The baghlah dhows had a curved prow with a stem-head, an ornately carved stern and quarter galleries. Their average length was  with an average weight of 275 tons. 
Usually they had two masts using two to three lateen sails; supplementary sails like a jib were often added on the bowsprit, as well as on a topmast atop the main mast. 
As a large and heavy ship the baghlah required a crew of at least 30 sailors. Some had even up to 40.

The ghanjah or kotiya is a similar type of vessel, often difficult to distinguish from the baghlah.

History
Baghlahs were widely used in the past centuries as merchant ships in the Indian Ocean and the minor seas around the Arabian Peninsula. They reached eastwards to Sindh, India and up to the Bay of Bengal and further beyond as far as the Spice Islands. Southwestwards they reached down to the East African coast. They were one of the main types of ship used by the Bohra traders.

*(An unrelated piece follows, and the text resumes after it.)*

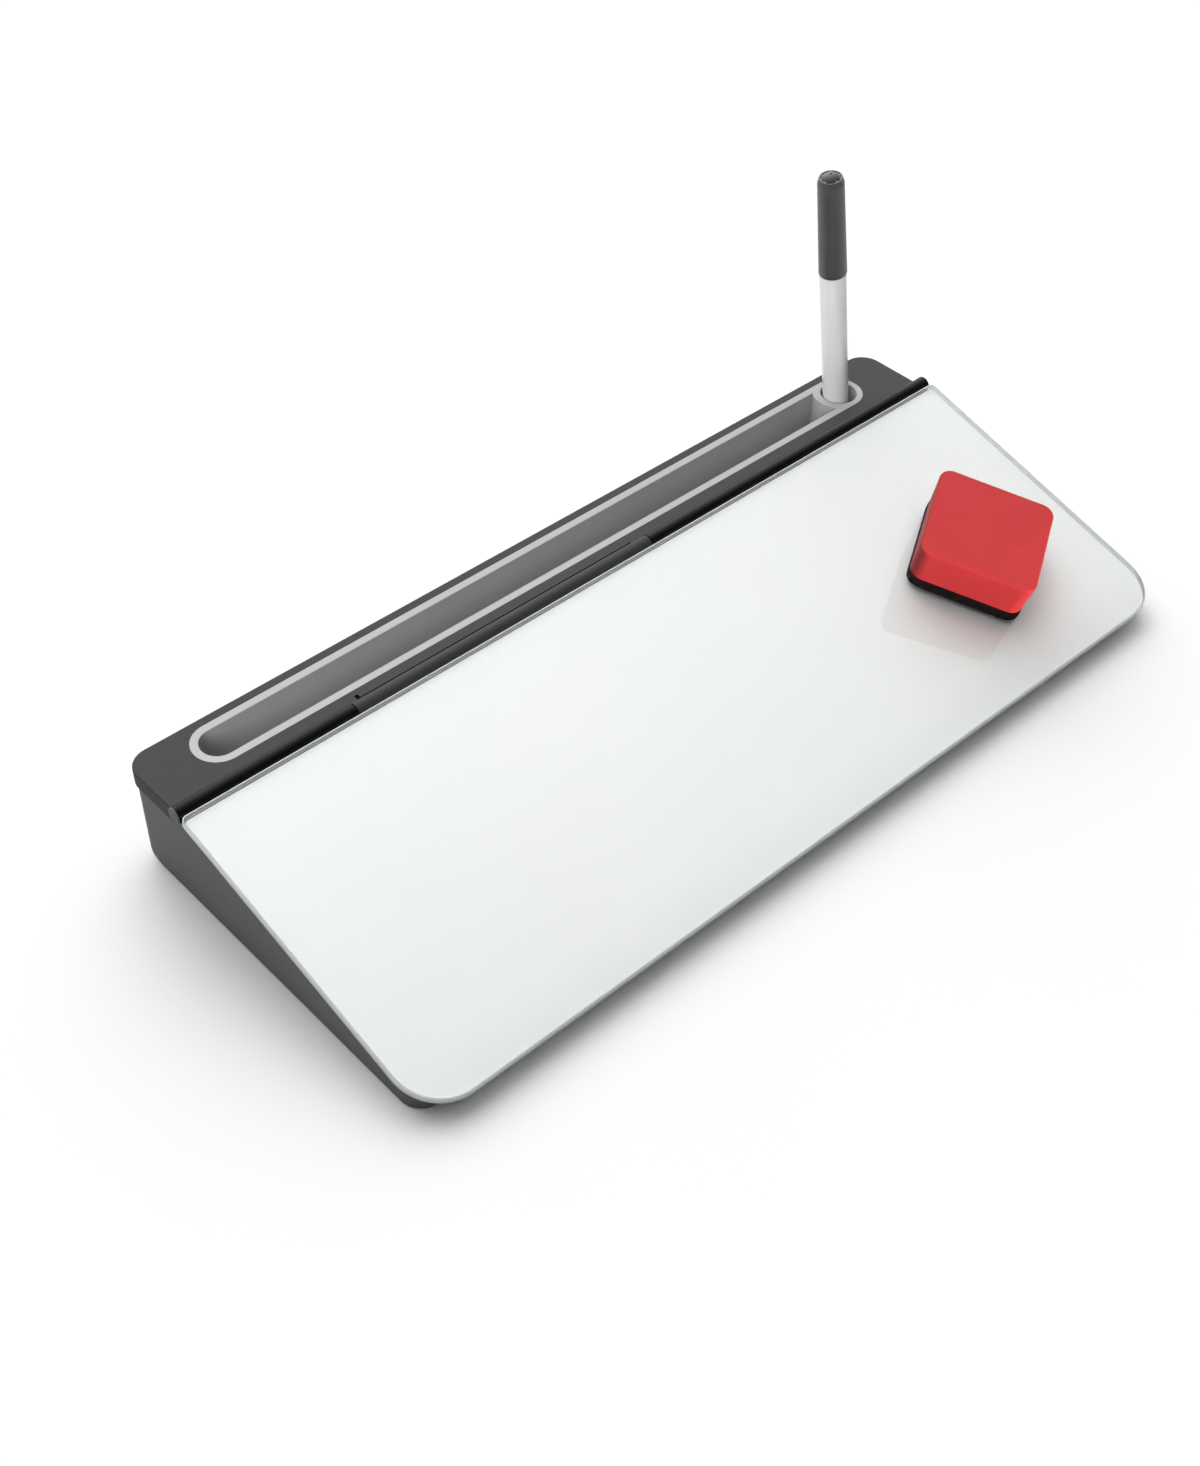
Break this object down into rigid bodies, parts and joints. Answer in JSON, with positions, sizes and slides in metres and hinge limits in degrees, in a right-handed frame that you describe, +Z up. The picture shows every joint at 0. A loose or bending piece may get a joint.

In the early 19th century these ships were also part of pirate fleets operating from semi-independent or completely independent harbours in Persia or along the Arabian Peninsula.

During the 19th century, the Royal Navy attempted to suppress the Indian Ocean slave trade and in his 1873 book, Captain G. L. Sulivan described the "Bugala or genuine Dhow" as "by far the most numerous class" of dhow.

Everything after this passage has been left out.